EXERCISE: Copy all of the material below exactly.

DATASET EXTRACT:
__________
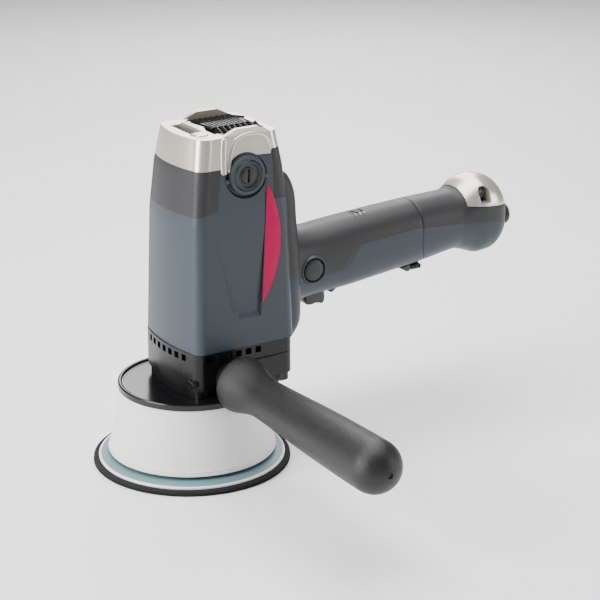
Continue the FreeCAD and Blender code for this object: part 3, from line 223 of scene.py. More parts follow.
# %% One finish
BUMP_DEPTH, COAT_ROUGHNESS = 0.0006, 0.12


def finish(name, tones, rough, metal=0.0, effect="grain", scale=1500.0, depth=0.05, drift=18.0,
           coat=0.0, specular=0.5):
    material = bpy.data.materials.new(name)
    material.use_nodes = True
    tree = material.node_tree
    shader = tree.nodes["Principled BSDF"]
    source = tree.nodes.new("ShaderNodeGroup")
    source.node_tree = EFFECTS[effect]
    source.inputs[0].default_value = scale
    source.inputs[1].default_value = drift
    tint = tree.nodes.new("ShaderNodeMix")
    tint.data_type = "RGBA"
    tint.inputs["A"].default_value = (*tones[0], 1)
    tint.inputs["B"].default_value = (*tones[1], 1)
    spread = tree.nodes.new("ShaderNodeMapRange")
    spread.inputs["From Min"].default_value = 0.3
    spread.inputs["From Max"].default_value = 0.7
    spread.inputs["To Min"].default_value, spread.inputs["To Max"].default_value = rough
    bump = tree.nodes.new("ShaderNodeBump")
    bump.inputs["Strength"].default_value = depth
    bump.inputs["Distance"].default_value = BUMP_DEPTH
    tree.links.new(source.outputs["Tone"], tint.inputs["Factor"])
    tree.links.new(source.outputs["Tone"], spread.inputs["Value"])
    tree.links.new(source.outputs["Height"], bump.inputs["Height"])
    tree.links.new(tint.outputs["Result"], shader.inputs["Base Color"])
    tree.links.new(spread.outputs["Result"], shader.inputs["Roughness"])
    tree.links.new(bump.outputs["Normal"], shader.inputs["Normal"])
    shader.inputs["Metallic"].default_value = metal
    shader.inputs["Coat Weight"].default_value = coat
    shader.inputs["Coat Roughness"].default_value = COAT_ROUGHNESS
    shader.inputs["Specular IOR Level"].default_value = specular
    return material


# %% Finishes, from a table of a maker's words
SLATE = ((0.028, 0.039, 0.050), (0.034, 0.046, 0.058))
CHARCOAL = ((0.020, 0.020, 0.0215), (0.026, 0.026, 0.0275))
CHAMPAGNE = ((0.62, 0.57, 0.49), (0.70, 0.65, 0.57))
BLACK = ((0.003, 0.003, 0.0035), (0.006, 0.006, 0.0065))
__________
THE RESULT:
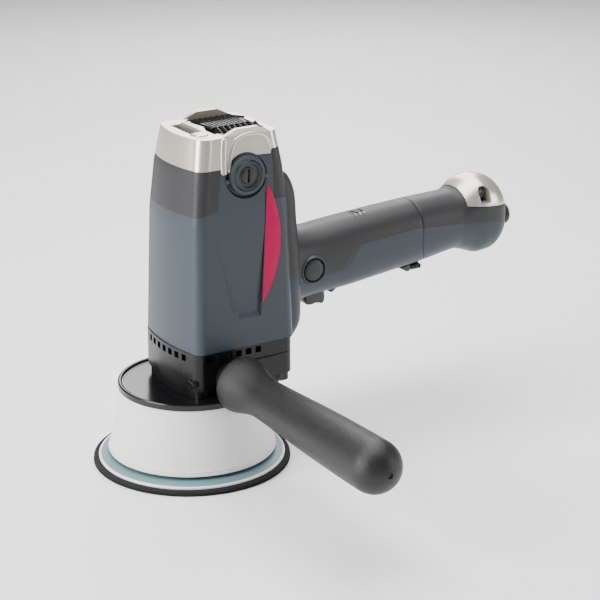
Continue the FreeCAD and Blender code for this object: part 3, from line 223 of scene.py. More parts follow.
# %% One finish
BUMP_DEPTH, COAT_ROUGHNESS = 0.0006, 0.12


def finish(name, tones, rough, metal=0.0, effect="grain", scale=1500.0, depth=0.05, drift=18.0,
           coat=0.0, specular=0.5):
    material = bpy.data.materials.new(name)
    material.use_nodes = True
    tree = material.node_tree
    shader = tree.nodes["Principled BSDF"]
    source = tree.nodes.new("ShaderNodeGroup")
    source.node_tree = EFFECTS[effect]
    source.inputs[0].default_value = scale
    source.inputs[1].default_value = drift
    tint = tree.nodes.new("ShaderNodeMix")
    tint.data_type = "RGBA"
    tint.inputs["A"].default_value = (*tones[0], 1)
    tint.inputs["B"].default_value = (*tones[1], 1)
    spread = tree.nodes.new("ShaderNodeMapRange")
    spread.inputs["From Min"].default_value = 0.3
    spread.inputs["From Max"].default_value = 0.7
    spread.inputs["To Min"].default_value, spread.inputs["To Max"].default_value = rough
    bump = tree.nodes.new("ShaderNodeBump")
    bump.inputs["Strength"].default_value = depth
    bump.inputs["Distance"].default_value = BUMP_DEPTH
    tree.links.new(source.outputs["Tone"], tint.inputs["Factor"])
    tree.links.new(source.outputs["Tone"], spread.inputs["Value"])
    tree.links.new(source.outputs["Height"], bump.inputs["Height"])
    tree.links.new(tint.outputs["Result"], shader.inputs["Base Color"])
    tree.links.new(spread.outputs["Result"], shader.inputs["Roughness"])
    tree.links.new(bump.outputs["Normal"], shader.inputs["Normal"])
    shader.inputs["Metallic"].default_value = metal
    shader.inputs["Coat Weight"].default_value = coat
    shader.inputs["Coat Roughness"].default_value = COAT_ROUGHNESS
    shader.inputs["Specular IOR Level"].default_value = specular
    return material


# %% Finishes, from a table of a maker's words
SLATE = ((0.028, 0.039, 0.050), (0.034, 0.046, 0.058))
CHARCOAL = ((0.020, 0.020, 0.0215), (0.026, 0.026, 0.0275))
CHAMPAGNE = ((0.62, 0.57, 0.49), (0.70, 0.65, 0.57))
BLACK = ((0.003, 0.003, 0.0035), (0.006, 0.006, 0.0065))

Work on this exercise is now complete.